John Cage (1912–1992, USA)
His initial education was at Los Angeles High School and then, for two years, at Pomona College, which he left in 1930. After a year in Europe dabbling in various arts, Cage came back to Los Angeles in 1931 and began to study composition. His first instruction came from Richard Buhling, and than Henry Cowell, Adolph Weiss and Arnold Schoenberg (in Los Angeles in 1934). Then he began working as a dance accompanist and teacher (UCLA, the Cornish School of the Arts in Seattle). It was here that he first met the dancer Merce Cunningham, with whom he would have a lifelong working relationship, being Musical Advisor for the Merce Cunningham Dance Company until his death. Through dance, Cage was also introduced to the idea of writing music for percussion ensemble, using dancers as musicians. In 1943, he moved to New York City, where his concerts featuring percussion instruments attracted attention, as also the idea of the prepared piano. Alongside this development, Cage was among the first composers to envisage the expansion of sonic possibilities implied by electronic technologies (Imaginary Landscape no.1 in 1939). It last years of the 1940s that Cage also started to develop an aesthetic of silence, because of his interest in Eastern philosophies, especially Zen Buddhism. The result was music derived, at least in part, from quasi-random decisions – chance operations. In 1952, at Black Mountain College, he presented a theatrical event considered by many to have been the preparation for first happening.
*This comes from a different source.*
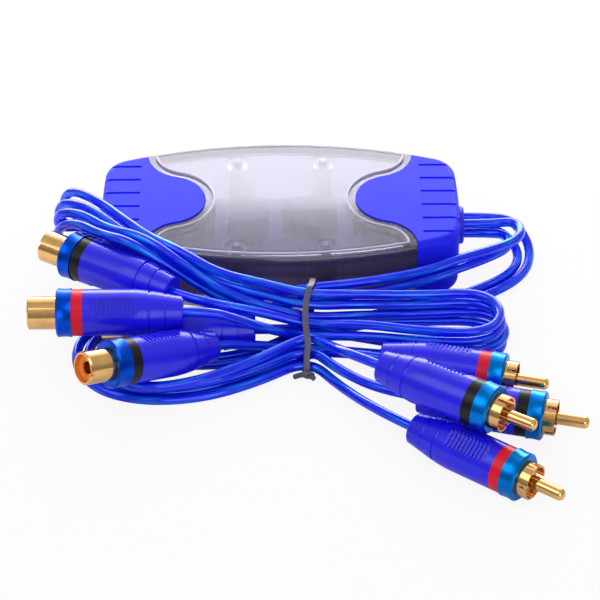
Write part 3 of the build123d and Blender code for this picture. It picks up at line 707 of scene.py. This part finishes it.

Over the course of his career, Cage also worked increasingly in non-musical media, especially graphics, writing and poetry.

His disparate works include Bacchanale for prepared piano (1938), Imaginary Landscape No. 4 for 12 radios (1951), 4’ 33’’ (1952), Fontana Mix for tape (1958), HPSCHD for seven harpsichords, 51 tapes, and nonmusical media (1969), Roaratorio (1979), Europeras 1-5 (1987-1991). His well known books are: Silence (1961), A Year from Monday (1967) and For the Birds (1981).

Cage was the recipient of many awards and honors, beginning in 1949 with a Guggenheim Fellowship and an Award from the National Academy of Arts and Letters.  Cage was elected to the American Academy of Arts and Sciences in 1978, and was inducted into the 50-member American Academy of Arts and Letters in May, 1989. He was named Commander of the Order of Arts and Letters by the French Minister of Culture in 1982, and received an Honorary Doctorate of Performing Arts from the California Institute of the Arts in 1986. He was laureate of the 1989 Kyoto Prize given by the Inamori Foundation.